The best-known PTM is glycosylation, the addition of sugar residues to amino acids bearing amino or hydroxyl groups. Sugar moieties can be short (a few hundred Daltons), or longer and more branched (up to several thousand Daltons). Although sugars are ubiquitous in biological systems, analysing and generally working with these essential building blocks is difficult. Organic chemists learn to dread sugars for the dizzying diversity of individual residues, and particularly for their limitless combinatorial possibilities.
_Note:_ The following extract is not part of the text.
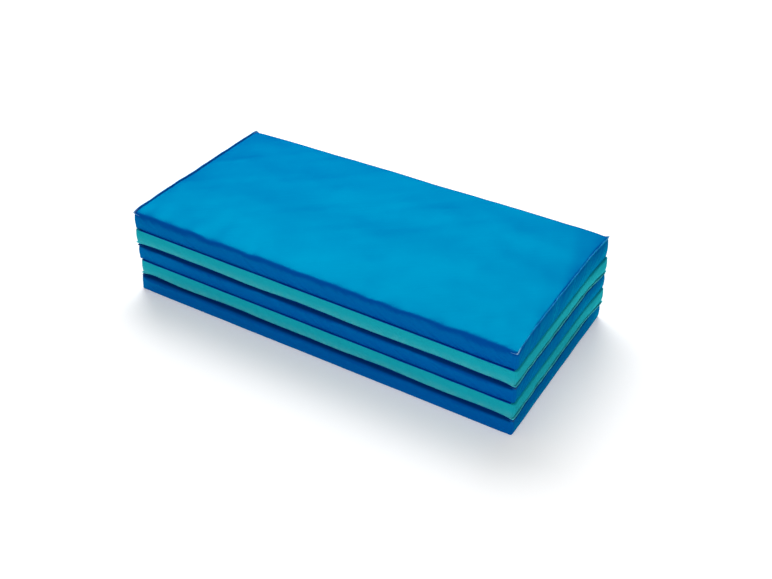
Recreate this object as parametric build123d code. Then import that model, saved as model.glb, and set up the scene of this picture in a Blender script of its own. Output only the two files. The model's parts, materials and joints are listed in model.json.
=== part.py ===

Glycan analysis occurs after cleaving sugars with an endoglycosidase, which leaves a pool of carbohydrates of various sizes and compositions for offline analysis. Alternately, one can use trypsin to cleave peptide bonds and generate smaller peptides or individual amino acids, and analyse them with the sugars in place by liquid chromatography-mass spectrometry (LC/MS). N-linked glycans also tend to follow rules of construction. It is possible to piece together their structures based on those rules and their fragmentation patterns in a mass spectrometer. Verne Reinhold at the University of New Hampshire pioneered these techniques and coined the term ‘glycome’ to define the sugar makeup of an organism or family of proteins.
Bluestream Laboratories specialises in analysing biopharmaceuticals, including proteins and antibodies glycosylated at multiple sites. The vast majority are N-glycosylations. Predicting where these will occur is relatively straightforward. The question is whether the site is actually occupied by a glycan. Serine and threonine glycosylations, which occur on oxygen, are more difficult to predict.
Even within a well-defined biological product, one sees significant heterogeneity in the glycome of a protein drug, not only from glycosylation site to site, but also among identical locations. Glycan analysis takes a few days for a well-characterised antibody to several weeks for a new molecule or fusion protein.
Sponsors of new protein drugs should learn all they can about glycosylation as early in development as possible, since regulators will be interested in glycan type, degree, location, and degree of sialylation. Glycosylation often controls a molecule’s activity, immunogenicity, and, in the case of sialic acid, its pharmacokinetics. Because a range of process conditions affect glycosylation, regulators look to patterns as an indicator of batch-to-batch consistency. It’s virtually impossible to make a protein with the same glycosylation patterns in two different processes. Even cell culture conditions can change them. One striking example is pure red cell aplasia, a rare, serious immune reaction to erythropoietin believed to arise from reactions to ‘unfriendly’ glycosylation and/or sialylation patterns.
Most experts agree that the impact of process on PTMs, and the potential of modifications to affect efficacy and safety, demands precisely the level of scrutiny that biosimilars are experiencing today from US regulators. There are simply too many unknowns to act otherwise. Diligent oversight will eventually lead to a regulatory pathway for biosimilars that considers products on a case-by-case basis.
Demonstrating what the differences are, quantifying them, and correlating them to clinical (safety or efficacy) outcomes will help the approval process. Developers need to show which PTM differences are trivial before arguing which clinical development steps can safely be skipped. It’s almost certain that any shortcuts will need to be justified empirically, in animal models and human subjects. Presumably, for certain products, some early human testing might be avoided, and perhaps some of the late-stage testing as well, but nobody will be able to predict, because nobody knows for sure.